One Room for a Tree, One for You,
and One for the Thought.
Blåsut, 2014.
Materials: Rainbow-laminated glass, stainless steel sculpture, Himalayan birch, granite, diabase, bronze.
When light strikes the glass in the sculptural spatial constructions, the surfaces are transformed into a bewildering, multi-layered spectrum. The glass panels cast differently colored shadows in blue, yellow, and red, which in turn blend into additional hues. At once, the light both defines and expands the spaces. This optical phenomenon arises from the properties of the thin film placed between the panes, which refracts and reflects the light rays. Our own reflections merge with the surrounding greenery in a rendering of filtered light that is as ingenious as it is evocative.
The two cubic rooms have a simple structure, with stainless steel posts supporting the glass at the corners. One of the rooms has an opening that allows us to enter. The other is closed, and the birch tree standing inside the glass can only be viewed from the outside. In the park there is also a third room, more unfinished in character. Here, a heavy bronze stone rests on a steel beam, brooding over stories of how thought seeks its form.

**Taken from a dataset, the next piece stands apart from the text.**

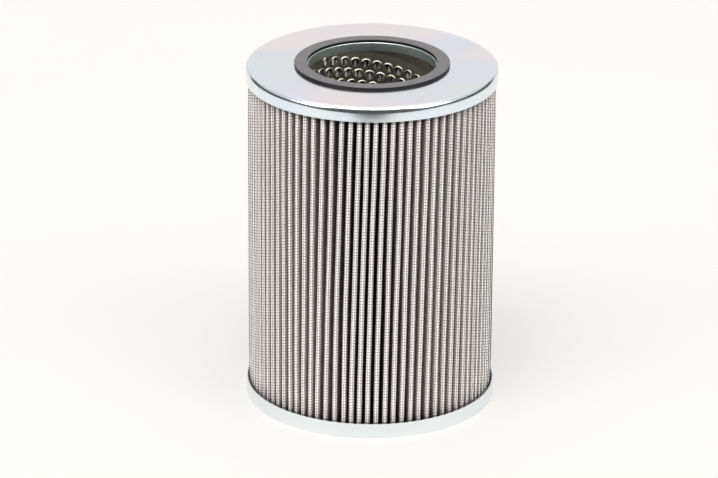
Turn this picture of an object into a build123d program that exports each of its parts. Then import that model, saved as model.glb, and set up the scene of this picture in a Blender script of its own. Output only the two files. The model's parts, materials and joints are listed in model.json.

In his artistic practice, the artist works with color as a concrete material. He lets it flow out of a hole in the wall, or forces its dense mass up between floorboards. Here, however, he employs immaterial light. Yet color remains the most tangible component of the spatial constructions. He investigates the boundaries of color’s spatial presence through works that exist between concentration and dispersion.